Direct answer: a -> b is logical implication — exactly equivalent to !a || b, and if (a) b; else c; is exactly (a -> b) plus (!a -> c). Same solver, same semantics — the practical difference is completeness pressure: if-else forces you to look at the else arm, while a lone implication makes it easy to forget that when the antecedent is false, the consequent variable is completely unconstrained .

systemverilog
// Incomplete — when kind != READ, addr is ANYTHING:
constraint c_half { (kind == READ) -> addr inside {[0:16'h3FFF]}; }

// Complete, either spelling:
constraint c_full {
  if (kind == READ) addr inside {[16'h0000:16'h3FFF]};
  else              addr inside {[16'h8000:16'hFFFF]};
}

Follow-up you should expect

“Is the implication bidirectional?” — The implication is one-directional as a logical statement, but the solver still solves both sides jointly: constraining addr into ROM space makes kind == READ more likely, because the solver is uniform over legal pairs.

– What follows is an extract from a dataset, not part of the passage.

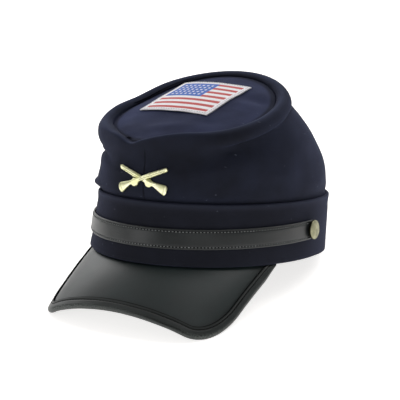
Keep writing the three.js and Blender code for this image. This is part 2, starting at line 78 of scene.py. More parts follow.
# Band: a strip of navy wool cloth folded double, 41 mm high, that stands round the head. Its
# top edge is a soft fold a little proud of the crown, and its lower edge is turned under. The
# crown is sewn inside it.
sew_gap = 0.3
band_half_width = 82.0
band_half_length = 101.3
band_height = 41.0
band_wall = 2.4
band_top_narrowing = 2.0
band_top_shift = 5.7


def band_point(turn, height, inset):
    """A point of the ring that the band follows, at a height and inside its outer face."""
    share = height / band_height
    half_width = band_half_width - band_top_narrowing * share - inset
    return Vector((
        half_width * math.sin(turn),
        -(band_half_length - inset) * math.cos(turn) + band_top_shift * share,
        height,
    ))


def band_normal(turn):
    """The way straight out of the band's outer face."""
    along = band_point(turn + math.pi / 2, 0.0, 0.0)
    upward = band_point(turn, band_height, 0.0) - band_point(turn, 0.0, 0.0)
    return along.cross(upward).normalized()


def turned_between(turn, middle):
    """How far a turn is from one in degrees, the short way round."""
    return (math.degrees(turn) - middle + 180) % 360 - 180


def bell(value, middle, spread):
    """1 at the middle, falling softly to 0 on both sides."""
    return math.exp(-((value - middle) / spread) ** 2)


def ripple(place, length, seed):
    """Soft unevenness between -1 and 1, whose waves are about that long."""
    return noise.noise(Vector(place) / length + Vector((seed, 3.7 * seed, -seed)))


def closed_mesh(name, rows, joined=True, looped=True, marks=None, weave=None, sharp=60.0):
    """A smooth closed piece over rows of points. Joined rows go all the way round the head,
    and looped rows come back to their own start. weave gives each point's place in the cloth,
    and marks give it values that the finish reads."""
    places = np.array([[tuple(point) for point in row] for row in rows])
    count, length = places.shape[:2]
    spans = count if joined else count - 1
    reach = length if looped else length - 1
    i, j = np.meshgrid(np.arange(spans), np.arange(reach), indexing="ij")
    corners = np.stack([
        np.stack([i, j], -1),
        np.stack([i + 1, j], -1),
        np.stack([i + 1, j + 1], -1),
        np.stack([i, j + 1], -1),
    ], axis=2).reshape(-1, 4, 2)
    if not joined and looped:
        half = np.arange(length // 2 - 1)
        for end in (0, count - 1):
            lid = np.stack([half, half + 1, length - 2 - half, length - 1 - half], -1)
            lid = lid if end else lid[:, ::-1]
            corners = np.concatenate([corners, np.stack([np.full_like(lid, end), lid], -1)])
    faces = (corners[..., 0] % count) * length + corners[..., 1] % length
    flat = places.reshape(-1, 3)
    turned = np.cross(flat[faces[:, 1]] - flat[faces[:, 0]], flat[faces[:, 2]] - flat[faces[:, 0]])
    turned += np.cross(flat[faces[:, 2]] - flat[faces[:, 0]], flat[faces[:, 3]] - flat[faces[:, 0]])
    if (turned * flat[faces].mean(axis=1)).sum() < 0:
        corners = corners[:, ::-1]
        faces = faces[:, ::-1]
    if weave is None:
        steps = np.linalg.norm(np.roll(places, -1, 0) - places, axis=2).mean(axis=1)
        across = np.concatenate([[0.0], np.cumsum(steps)])[:, None].repeat(length + 1, 1)
        steps = np.linalg.norm(np.roll(places, -1, 1) - places, axis=2)
        along = np.concatenate([np.zeros((count, 1)), np.cumsum(steps, axis=1)], axis=1)
        along = np.concatenate([along, along[:1]])
        threads = np.stack([across, along], -1)[corners[..., 0], corners[..., 1]]
    else:
        threads = np.array(weave, dtype=float).reshape(-1, 2)[faces]
    mesh = bpy.data.meshes.new(name)
    mesh.from_pydata(flat.tolist(), [], faces.tolist())
    layer = mesh.uv_layers.new(name="weave")
    layer.data.foreach_set("uv", threads.astype(np.float32).ravel())
    for mark, values in (marks or {}).items():
        spread = mesh.attributes.new(mark, "FLOAT", "POINT")
        spread.data.foreach_set("value", np.array(values, dtype=np.float32).ravel())
    mesh.transform(cap_place)
    for vertex in mesh.vertices:
        vertex.co.z = max(vertex.co.z, 0.0)
    tidy_mesh(mesh)
    mesh.shade_smooth()
    mesh.set_sharp_from_angle(angle=math.radians(sharp))
    piece = bpy.data.objects.new(name, mesh)
    bpy.context.collection.objects.link(piece)
    return piece


def tidy_mesh(mesh):
    """Merges points that fall together, as at a dome's middle."""
    work = bmesh.new()
    work.from_mesh(mesh)
    bmesh.ops.remove_doubles(work, verts=work.verts, dist=1e-7)
    work.to_mesh(mesh)
    work.free()


def rounded_edge(radius, start, end, steps):
    """Places on a round edge, as steps out and up from its middle."""
    turns = [math.radians(start + (end - start) * k / steps) for k in range(steps + 1)]
    return [(radius * math.cos(turn), radius * math.sin(turn)) for turn in turns]


def dye(red, green, blue):
    """A colour from its red, green and blue shades, 0 to 255."""
    return (*(((c / 255 + 0.055) / 1.055) ** 2.4 if c > 10 else c / 3295 for c in (red, green, blue)), 1.0)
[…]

Distinguishing logical direction from solving direction is precisely the senior-level point — and the bridge to the solver-semantics round.

Junior vs senior answer

  • Junior: “they’re the same thing, different syntax.” True and incomplete.

  • Senior: gives the !a||b desugaring, names the unconstrained-else hazard, and separates one-way logic from two-way solving with the distribution consequence.

Key takeaways

  • := weights per value; :/ shares across the range — spec percentages map to :/.

  • inside legislates the set; dist shapes probability over it; layer them base-vs-test.

  • soft discards on conflict with later-defined and derived softs winning; hard always beats soft.

  • solve...before reshapes probability only — legality and feasibility are untouched.

  • Implication and if-else desugar identically; the hazard is the forgotten else arm.

Common pitfalls

  • Reading dist weights as percentages without checking the total — only ratios are guaranteed.

  • Negating dist or using it procedurally — it is constraint-only; inside is the reusable boolean.

  • Expecting conflicting softs to blend — losers are discarded whole.

  • Reaching for solve...before to “fix” a randomize() failure — ordering cannot create solutions.